-- Instruction --
Search the material below for the string "bodies" and extract each line that has it.
----
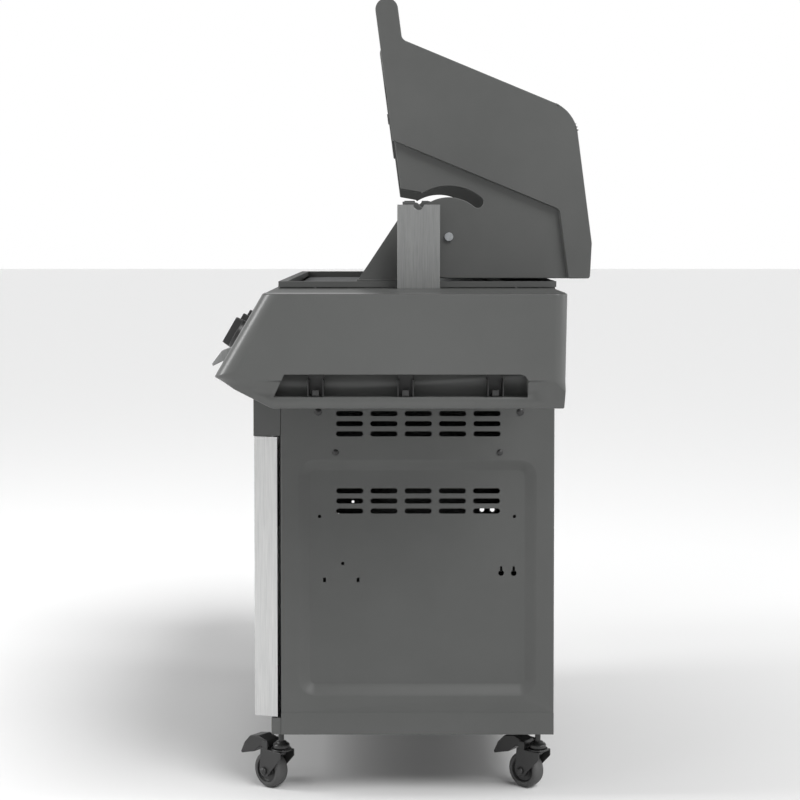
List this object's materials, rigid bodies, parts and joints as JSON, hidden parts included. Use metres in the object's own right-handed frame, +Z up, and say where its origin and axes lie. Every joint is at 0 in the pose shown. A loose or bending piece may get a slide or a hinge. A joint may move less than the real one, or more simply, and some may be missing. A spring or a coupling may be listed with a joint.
{
  "type": "gas barbecue grill",
  "caption": "Freestanding gas barbecue on casters, its lid open, with folded side shelves, tool hooks, a louvred cabinet with steel doors and a rear-sliding grease tray.",
  "frame": {"origin": "on the floor under the middle of the grill's bounding box, with the lid open", "axes": "+Z up, -Y towards the cook at the front, +X to the cook's right as they face the grill"},
  "size_m": [1.24, 0.6541, 1.3939],
  "materials": {
    "graphite_paint": "satin powder coat",
    "cast_aluminium": "painted casting, fine texture",
    "stainless": "brushed",
    "chrome": "bright plated",
    "grid_iron": "enamelled",
    "zinc_steel": "zinc plated",
    "valve_brass": "machined",
    "pipe_metal": "matt",
    "grey_moulding": "fine grain",
    "black_plastic": "fine grain",
    "caster_black": "satin",
    "rubber": "matt"
  },
  "bodies": {
    "root": {"side_panel_right": "graphite_paint", "side_panel_left": "graphite_paint", "rear_panel": "graphite_paint", "base_shelf": "graphite_paint", "front_lower_rail": "graphite_paint", "door_header": "graphite_paint", "firebox": "graphite_paint", "hinge_ears": "graphite_paint", "control_panel": "graphite_paint", "side_shelf_right": "graphite_paint", "side_shelf_left": "graphite_paint", "shelf_arms": "graphite_paint", "tray_runners": "graphite_paint", "burner_tubes": "stainless", "flame_tamers": "stainless", "warming_rack": "stainless", "spit_brackets": "stainless", "bottle_opener": "stainless", "tool_hooks": "chrome", "knob_bezels": "chrome", "cooking_grid_right": "grid_iron", "cooking_grid_left": "grid_iron", "hinge_pins": "zinc_steel", "panel_fasteners": "zinc_steel", "caster_stems": "zinc_steel", "gas_valves": "valve_brass", "manifold": "pipe_metal", "shelf_end_cap_right": "grey_moulding", "shelf_end_cap_left": "grey_moulding"},
    "lid": {"lid_end_right": "cast_aluminium", "lid_end_left": "cast_aluminium", "lid_skin": "graphite_paint", "lid_handle": "stainless", "lid_thermometer": "stainless", "lid_bumpers": "rubber"},
    "door_right": {"door_right": "stainless", "door_pull_right": "black_plastic"},
    "door_left": {"door_left": "stainless", "door_pull_left": "black_plastic"},
    "grease_tray": {"grease_tray": "stainless"},
    "valve_stem_1": {"valve_stem_1": "valve_brass"},
    "knob_1": {"knob_1": "black_plastic"},
    "caster_fork_1": {"caster_fork_1": "caster_black"},
    "caster_wheel_1": {"caster_wheel_1": "rubber"},
    "brake_pedal_1": {"brake_pedal_1": "black_plastic"},
    "valve_stem_2": {"valve_stem_2": "valve_brass"},
    "knob_2": {"knob_2": "black_plastic"},
    "caster_fork_2": {"caster_fork_2": "caster_black"},
    "caster_wheel_2": {"caster_wheel_2": "rubber"},
    "brake_pedal_2": {"brake_pedal_2": "black_plastic"},
    "valve_stem_3": {"valve_stem_3": "valve_brass"},
    "knob_3": {"knob_3": "black_plastic"},
    "caster_fork_3": {"caster_fork_3": "caster_black"},
    "caster_wheel_3": {"caster_wheel_3": "rubber"},
    "brake_pedal_3": {"brake_pedal_3": "black_plastic"},
    "valve_stem_4": {"valve_stem_4": "valve_brass"},
    "knob_4": {"knob_4": "black_plastic"},
    "caster_fork_4": {"caster_fork_4": "caster_black"},
    "caster_wheel_4": {"caster_wheel_4": "rubber"},
    "brake_pedal_4": {"brake_pedal_4": "black_plastic"}
  },
  "joints": [
    {"name": "lid_hinge", "type": "hinge", "parent": "root", "child": "lid", "pos_m": [0, 0.0805, 0.984], "axis": [1, 0, 0], "range_deg": [0, 82.5]},
    {"name": "door_right_hinge", "type": "hinge", "parent": "root", "child": "door_right", "pos_m": [0.334, -0.2265, 0.39], "axis": [0, 0, 1], "range_deg": [0, 110]},
    {"name": "door_left_hinge", "type": "hinge", "parent": "root", "child": "door_left", "pos_m": [-0.334, -0.2265, 0.39], "axis": [0, 0, -1], "range_deg": [0, 110]},
    {"name": "grease_tray_slide", "type": "slide", "parent": "root", "child": "grease_tray", "axis": [0, 1, 0], "range_m": [0, 0.3]},
    {"name": "valve_press_1", "type": "slide", "parent": "root", "child": "valve_stem_1", "axis": [0, 0.866, -0.5], "range_m": [0, 0.004], "stiffness_N_per_m": 800, "springref_m": -0.002},
    {"name": "knob_turn_1", "type": "hinge", "parent": "valve_stem_1", "child": "knob_1", "pos_m": [0.21, -0.2785, 0.79454], "axis": [0, -0.866, 0.5], "range_deg": [0, 130]},
    {"name": "valve_press_2", "type": "slide", "parent": "root", "child": "valve_stem_2", "axis": [0, 0.866, -0.5], "range_m": [0, 0.004], "stiffness_N_per_m": 800, "springref_m": -0.002},
    {"name": "knob_turn_2", "type": "hinge", "parent": "valve_stem_2", "child": "knob_2", "pos_m": [0.07, -0.2785, 0.79454], "axis": [0, -0.866, 0.5], "range_deg": [0, 130]},
    {"name": "valve_press_3", "type": "slide", "parent": "root", "child": "valve_stem_3", "axis": [0, 0.866, -0.5], "range_m": [0, 0.004], "stiffness_N_per_m": 800, "springref_m": -0.002},
    {"name": "knob_turn_3", "type": "hinge", "parent": "valve_stem_3", "child": "knob_3", "pos_m": [-0.07, -0.2785, 0.79454], "axis": [0, -0.866, 0.5], "range_deg": [0, 130]},
    {"name": "valve_press_4", "type": "slide", "parent": "root", "child": "valve_stem_4", "axis": [0, 0.866, -0.5], "range_m": [0, 0.004], "stiffness_N_per_m": 800, "springref_m": -0.002},
    {"name": "knob_turn_4", "type": "hinge", "parent": "valve_stem_4", "child": "knob_4", "pos_m": [-0.21, -0.2785, 0.79454], "axis": [0, -0.866, 0.5], "range_deg": [0, 130]},
    {"name": "caster_swivel_1", "type": "hinge", "parent": "root", "child": "caster_fork_1", "pos_m": [0.3, -0.2155, 0.08], "axis": [0, 0, 1], "continuous": true},
    {"name": "wheel_spin_1", "type": "hinge", "parent": "caster_fork_1", "child": "caster_wheel_1", "pos_m": [0.28393, -0.23465, 0.0315], "axis": [0.766, -0.6428, 0], "continuous": true},
    {"name": "brake_press_1", "type": "hinge", "parent": "caster_fork_1", "child": "brake_pedal_1", "pos_m": [0.28457, -0.23389, 0.079], "axis": [0.766, -0.6428, 0], "range_deg": [0, 5]},
    {"name": "caster_swivel_2", "type": "hinge", "parent": "root", "child": "caster_fork_2", "pos_m": [-0.3, -0.2155, 0.08], "axis": [0, 0, 1], "continuous": true},
    {"name": "wheel_spin_2", "type": "hinge", "parent": "caster_fork_2", "child": "caster_wheel_2", "pos_m": [-0.31607, -0.23465, 0.0315], "axis": [0.766, -0.6428, 0], "continuous": true},
    {"name": "brake_press_2", "type": "hinge", "parent": "caster_fork_2", "child": "brake_pedal_2", "pos_m": [-0.31543, -0.23389, 0.079], "axis": [0.766, -0.6428, 0], "range_deg": [0, 5]},
    {"name": "caster_swivel_3", "type": "hinge", "parent": "root", "child": "caster_fork_3", "pos_m": [0.3, 0.2415, 0.08], "axis": [0, 0, 1], "continuous": true},
    {"name": "wheel_spin_3", "type": "hinge", "parent": "caster_fork_3", "child": "caster_wheel_3", "pos_m": [0.28393, 0.22235, 0.0315], "axis": [0.766, -0.6428, 0], "continuous": true},
    {"name": "brake_press_3", "type": "hinge", "parent": "caster_fork_3", "child": "brake_pedal_3", "pos_m": [0.28457, 0.22312, 0.079], "axis": [0.766, -0.6428, 0], "range_deg": [0, 5]},
    {"name": "caster_swivel_4", "type": "hinge", "parent": "root", "child": "caster_fork_4", "pos_m": [-0.3, 0.2415, 0.08], "axis": [0, 0, 1], "continuous": true},
    {"name": "wheel_spin_4", "type": "hinge", "parent": "caster_fork_4", "child": "caster_wheel_4", "pos_m": [-0.31607, 0.22235, 0.0315], "axis": [0.766, -0.6428, 0], "continuous": true},
    {"name": "brake_press_4", "type": "hinge", "parent": "caster_fork_4", "child": "brake_pedal_4", "pos_m": [-0.31543, 0.22312, 0.079], "axis": [0.766, -0.6428, 0], "range_deg": [0, 5]}
  ]
}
----
-- The reply --
List this object's materials, rigid bodies, parts and joints as JSON, hidden parts included. Use metres in the object's own right-handed frame, +Z up, and say where its origin and axes lie. Every joint is at 0 in the pose shown. A loose or bending piece may get a slide or a hinge. A joint may move less than the real one, or more simply, and some may be missing. A spring or a coupling may be listed with a joint.
  "bodies": {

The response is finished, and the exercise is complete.